Danna Ingleton, directrice adjointe d’Amnesty Tech

« NSO continue de tirer des bénéfices de l’utilisation de ses logiciels espions dans la commission d’atteintes aux droits humains visant des militant·e·s dans le monde entier et l’État israélien ne réagit pas, a déclaré Danna Ingleton, directrice adjointe d’Amnesty Tech.

« Le meilleur moyen d’empêcher les puissants logiciels espions de NSO de tomber entre les mains de gouvernements répressifs est de retirer à l’entreprise sa licence d’exportation, et c’est exactement ce qui est demandé dans le cadre de cette affaire. »

L’action en justice est intentée par une trentaine de membres et de sympathisant·e·s d’Amnesty International Israël et des membres de la communauté de défense des droits humains. Elle est soutenue par Amnesty International dans le cadre d’un projet conjoint avec l’Institut Bernstein pour les droits humains et la Clinique pour la justice mondiale, qui dépendent tous deux de la faculté de droit de l’université de New York.

« En autorisant les exportations de NSO – une entreprise vendant ses logiciels espions intrusifs à des États réputés pour bafouer les droits humains –, le ministère de la Défense n’a pas respecté les obligations juridiques qui lui incombent au regard des droits humains, à savoir la protection des droits à la vie privée, à la liberté d’expression et à la liberté d’opinion », a déclaré Sukti Dhital, directrice exécutive de l’Institut Bernstein pour les droits humains.

La semaine du 6 janvier 2020, le ministère de la Défense a demandé au juge d’abandonner les poursuites ou, dans le cas contraire, d’imposer une obligation de réserve aux médias pour des raisons de sécurité nationale.

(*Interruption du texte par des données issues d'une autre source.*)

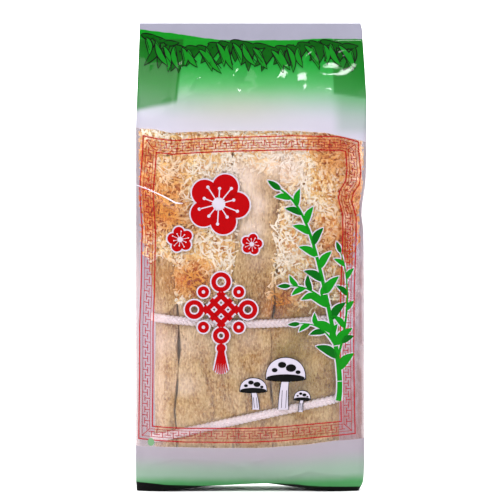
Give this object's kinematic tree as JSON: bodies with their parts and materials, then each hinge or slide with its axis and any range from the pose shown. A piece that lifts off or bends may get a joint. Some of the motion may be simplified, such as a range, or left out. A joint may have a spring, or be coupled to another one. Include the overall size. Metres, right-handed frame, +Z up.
{
  "type": "film pack of dried bamboo fungus",
  "caption": "Standing side-gusset film pack with a clear window, holding a cord-tied bundle of dried bamboo fungus with pitted stems and net skirts.",
  "frame": {"origin": "middle of the pack's base, on the surface that it stands on", "axes": "+Z up the pack, its printed front faces -Y, +X to the right seen from the front"},
  "size_m": [0.148, 0.048, 0.3],
  "materials": {
    "printed_film": "clear glossy film, printed green and white at the top and white below",
    "dried_fungus": "dry, matt, pitted and fibrous",
    "braided_cord": "soft white braid"
  },
  "bodies": {
    "root": {"film_pack": "printed_film", "front_fungus_1": "dried_fungus", "front_fungus_2": "dried_fungus", "front_fungus_3": "dried_fungus", "front_fungus_4": "dried_fungus", "middle_fungus_1": "dried_fungus", "middle_fungus_2": "dried_fungus", "middle_fungus_3": "dried_fungus", "middle_fungus_4": "dried_fungus", "back_fungus_1": "dried_fungus", "back_fungus_2": "dried_fungus", "back_fungus_3": "dried_fungus", "back_fungus_4": "dried_fungus", "upper_tie": "braided_cord", "lower_tie": "braided_cord"}
  },
  "joints": []
}
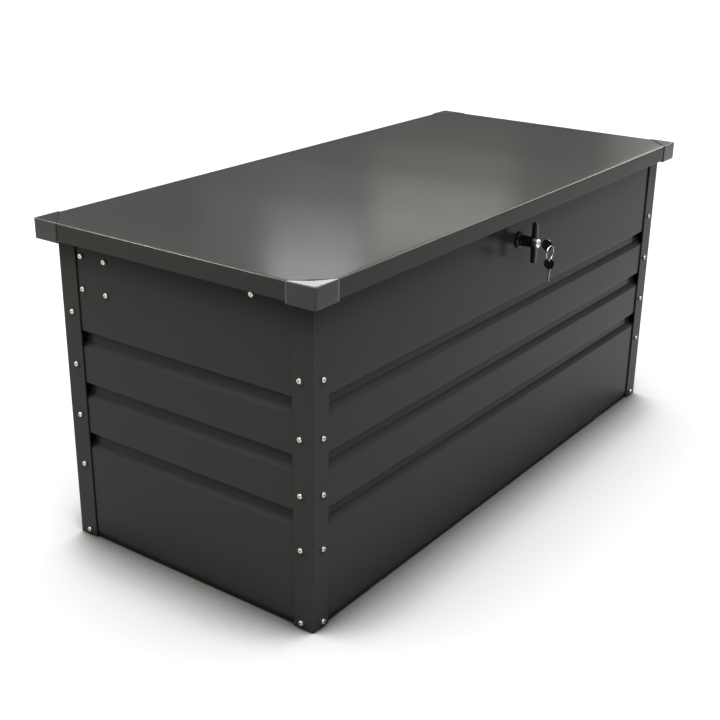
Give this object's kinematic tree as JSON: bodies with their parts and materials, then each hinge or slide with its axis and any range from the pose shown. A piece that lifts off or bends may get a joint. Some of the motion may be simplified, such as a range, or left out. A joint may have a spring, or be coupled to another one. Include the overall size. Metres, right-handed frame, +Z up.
{
  "type": "deck storage box",
  "caption": "Steel deck storage box: grooved walls bolted to corner posts, overhanging hinged lid on gas struts, and a T-handle cam lock with keys.",
  "frame": {"origin": "centre of the body's footprint, on the ground, at the bottom face of the middle floor bearer", "axes": "+X runs along the front from left to right, -Y faces the front with the lock, +Z is up"},
  "size_m": [1.332, 0.6725, 0.621],
  "materials": {
    "painted_sheet": "anthracite powder coat, satin, fine texture",
    "painted_frame": "anthracite powder coat, satin",
    "zinc_plated": "bright zinc plating",
    "bolt_steel": "bright zinc-plated pan heads",
    "black_rubber": "matt black rubber",
    "black_lock": "glossy black lacquer",
    "bright_metal": "polished nickel plating",
    "key_head": "black plastic key head over a steel blade",
    "strut_black": "black lacquered tube"
  },
  "bodies": {
    "body": {"end_wall_bolts": "bolt_steel", "end_wall_nuts": "zinc_plated", "end_wall_washers": "black_rubber", "floor_sheet": "zinc_plated", "front_left_post": "painted_frame", "front_panel": "painted_sheet", "front_rail": "zinc_plated", "front_right_post": "painted_frame", "hinge_body_leaves": "painted_frame", "hinge_bolts": "bolt_steel", "hinge_nuts": "zinc_plated", "hinge_pins": "bright_metal", "left_floor_bearer": "zinc_plated", "left_panel": "painted_sheet", "left_rail": "zinc_plated", "left_wall_bracket": "zinc_plated", "lid_bumpers": "black_rubber", "lock_nut": "zinc_plated", "lock_rosette": "black_lock", "middle_floor_bearer": "zinc_plated", "post_bolts": "bolt_steel", "post_nuts": "zinc_plated", "post_washers": "black_rubber", "rear_left_post": "painted_frame", "rear_panel": "painted_sheet", "rear_rail": "zinc_plated", "rear_right_post": "painted_frame", "right_floor_bearer": "zinc_plated", "right_panel": "painted_sheet", "right_rail": "zinc_plated", "right_wall_bracket": "zinc_plated"},
    "lid": {"lid_panel": "painted_sheet", "lid_front_rail": "zinc_plated", "lid_rear_rail": "zinc_plated", "lid_ribs": "zinc_plated", "front_left_cap": "painted_frame", "front_right_cap": "painted_frame", "rear_left_cap": "painted_frame", "rear_right_cap": "painted_frame", "hinge_lid_leaves": "painted_frame", "rim_bolts": "bolt_steel", "rim_nuts": "zinc_plated", "lid_catch": "zinc_plated", "left_lid_bracket": "zinc_plated", "right_lid_bracket": "zinc_plated"},
    "handle": {"t_handle": "black_lock", "lock_barrel": "bright_metal", "lock_spindle": "zinc_plated", "lock_cam": "zinc_plated", "cam_nut": "zinc_plated"},
    "plug": {"lock_plug": "bright_metal"},
    "key": {"lock_key": "key_head"},
    "ring": {"key_ring": "bright_metal"},
    "spare": {"spare_key": "key_head"},
    "left_cylinder": {"left_strut_cylinder": "strut_black"},
    "right_cylinder": {"right_strut_cylinder": "strut_black"},
    "left_rod": {"left_strut_rod": "bright_metal"},
    "right_rod": {"right_strut_rod": "bright_metal"}
  },
  "joints": [
    {"name": "lid_hinge", "type": "hinge", "parent": "body", "child": "lid", "pos_m": [0, 0.285, 0.584], "axis": [-1, 0, 0], "range_deg": [0, 75]},
    {"name": "handle_turn", "type": "hinge", "parent": "body", "child": "handle", "pos_m": [0, -0.283, 0.537], "axis": [0, 1, 0], "range_deg": [0, 90]},
    {"name": "plug_turn", "type": "hinge", "parent": "handle", "child": "plug", "pos_m": [0, -0.322, 0.537], "axis": [0, 1, 0], "range_deg": [0, 90]},
    {"name": "key_pull", "type": "slide", "parent": "plug", "child": "key", "axis": [0, -1, 0], "range_m": [0, 0.024]},
    {"name": "ring_swing", "type": "hinge", "parent": "key", "child": "ring", "pos_m": [0, -0.347, 0.537], "axis": [-1, 0, 0], "range_deg": [-12, 60]},
    {"name": "spare_swing", "type": "hinge", "parent": "ring", "child": "spare", "pos_m": [0, -0.347, 0.51], "axis": [-1, 0, 0], "range_deg": [-10, 60]},
    {"name": "left_cylinder_swing", "type": "hinge", "parent": "body", "child": "left_cylinder", "pos_m": [-0.613, 0.235, 0.455], "axis": [-1, 0, 0], "range_deg": [0, 38]},
    {"name": "left_rod_swing", "type": "hinge", "parent": "lid", "child": "left_rod", "pos_m": [-0.613, 0.14746, 0.599], "axis": [-1, 0, 0], "range_deg": [-38, 0]},
    {"name": "right_cylinder_swing", "type": "hinge", "parent": "body", "child": "right_cylinder", "pos_m": [0.613, 0.235, 0.455], "axis": [-1, 0, 0], "range_deg": [0, 38]},
    {"name": "right_rod_swing", "type": "hinge", "parent": "lid", "child": "right_rod", "pos_m": [0.613, 0.14746, 0.599], "axis": [-1, 0, 0], "range_deg": [-38, 0]}
  ],
  "couplings": [
    {"joint": "left_cylinder_swing", "follows": "lid_hinge", "ratio": 0.5},
    {"joint": "left_rod_swing", "follows": "lid_hinge", "ratio": -0.5},
    {"joint": "right_cylinder_swing", "follows": "lid_hinge", "ratio": 0.5},
    {"joint": "right_rod_swing", "follows": "lid_hinge", "ratio": -0.5}
  ]
}
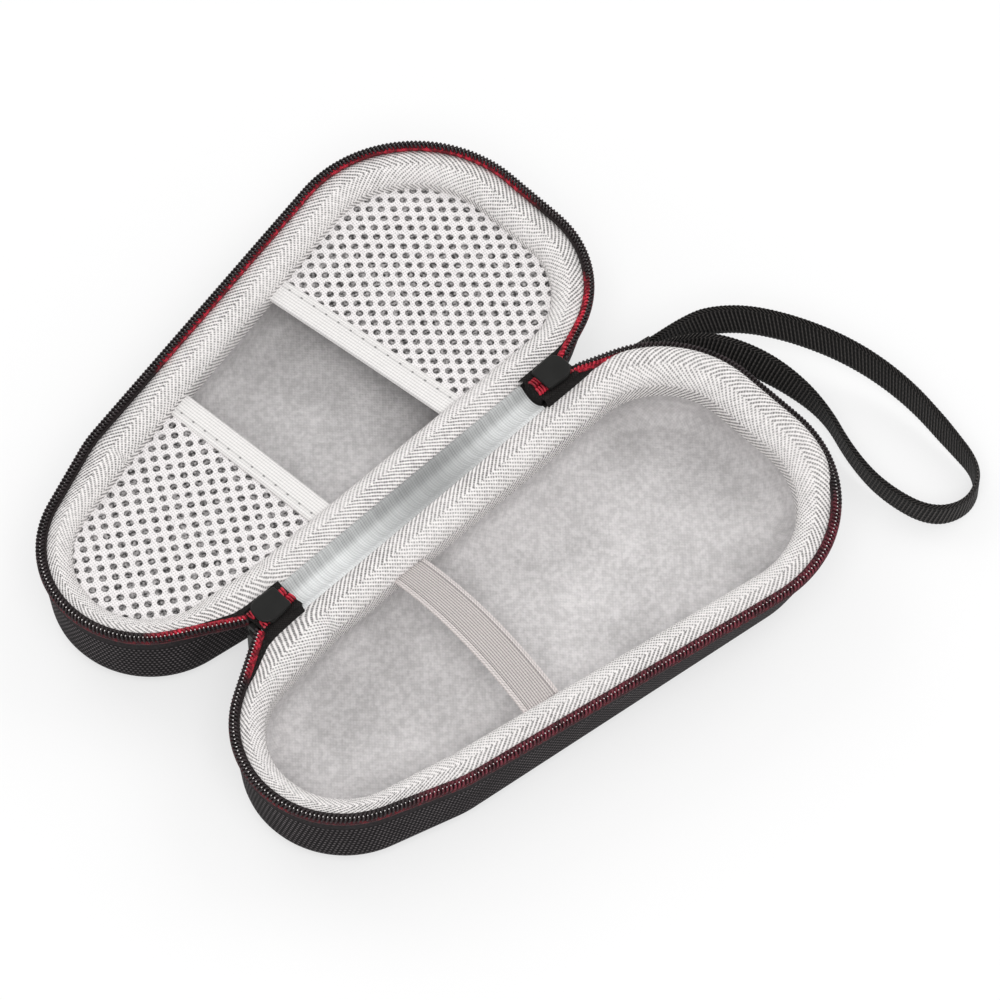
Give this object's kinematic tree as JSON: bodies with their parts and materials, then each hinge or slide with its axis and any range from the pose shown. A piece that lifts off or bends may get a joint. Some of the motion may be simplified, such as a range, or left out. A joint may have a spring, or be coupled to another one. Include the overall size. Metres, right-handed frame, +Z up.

« L’affaire doit absolument être jugée publiquement, il y va de l’intérêt général et de la liberté de la presse. Le ministère de la Défense ne doit pas être autorisé à agir sous le sceau du secret lorsqu’il s’agit d’atteintes aux droits humains », a déclaré Danna Ingleton.

Attaques numériques

L’audience prévue est la plus récente action en justice qui concerne NSO. En octobre 2019, Facebook a annoncé engager des poursuites à l’encontre de NSO car l’entreprise israélienne avait exploité une faille de WhatsApp pour viser au moins 100 défenseur·e·s des droits humains.

Amnesty International et d’autres organisations ont recueilli des informations sur l’utilisation répétée du logiciel espion Pegasus pour attaquer la société civile et étouffer la liberté d’expression. Toujours en octobre 2019, Amnesty International a découvert des attaques numériques ciblées utilisant Pegasus contre deux éminents défenseurs marocains des droits humains – l’universitaire et militant Maati Monjib et l’avocat spécialisé dans la défense des droits humains Abdessadak El Bouchattaoui.

En août 2018, un membre du personnel d’Amnesty International a reçu un message contenant un lien qui menait prétendument à des renseignements sur une manifestation organisée devant l’ambassade d’Arabie saoudite à Washington. À l’époque, Amnesty International faisait campagne pour la libération de défenseures saoudiennes des droits humains. En réalité, le fait de cliquer sur le lien déclenchait l’installation, à l’insu du destinataire, d’un logiciel malveillant de NSO qui permettait à l’expéditeur de prendre le contrôle quasi total du téléphone.

Des recherches menées précédemment ont mis au jour l’utilisation de Pegasus pour cibler au moins 24 défenseur·e·s des droits humains, journalistes et parlementaires au Mexique, les militants saoudiens Omar Abdulaziz, Yahya Assiri et Ghanem Al Masarir, le défenseur des droits humains primé Ahmed Mansoor, des Émirats arabes unis, ainsi que, semble-t-il, le dissident saoudien assassiné Jamal Khashoggi.

Surveillance abusive

L’entreprise NSO affirme aider les États à lutter contre le terrorisme et la criminalité mais elle n’a pas pu réfuter les preuves de plus en plus nombreuses qui font apparaître un lien entre ses produits et des attaques contre des défenseur·e·s des droits humains.

Bien qu’elle déclare réaliser un examen rigoureux avant de vendre ses produits, elle n’a pas fourni de détails à ce sujet et, au vu du nombre d’attaques visant la société civile, ces mesures s’avèrent bien souvent inefficaces.

En septembre, NSO a annoncé le lancement d’une nouvelle politique en matière de droits humains mais a rejeté toute responsabilité dans les multiples cas d’utilisation abusive de ses technologies de surveillance qui ont été signalés.

Les États sont tenus de protéger les droits humains dans le contexte des activités des entreprises, notamment par la réglementation et le contrôle. Toutes les entreprises ont la responsabilité de respecter les droits humains tout au long de leurs opérations et de leurs chaînes d’approvisionnement. Aussi doivent-elles éviter de causer des atteintes aux droits humains ou d’y contribuer et prendre des mesures afin d’identifier et de gérer les risques relatifs aux droits humains dans le cadre de leurs activités.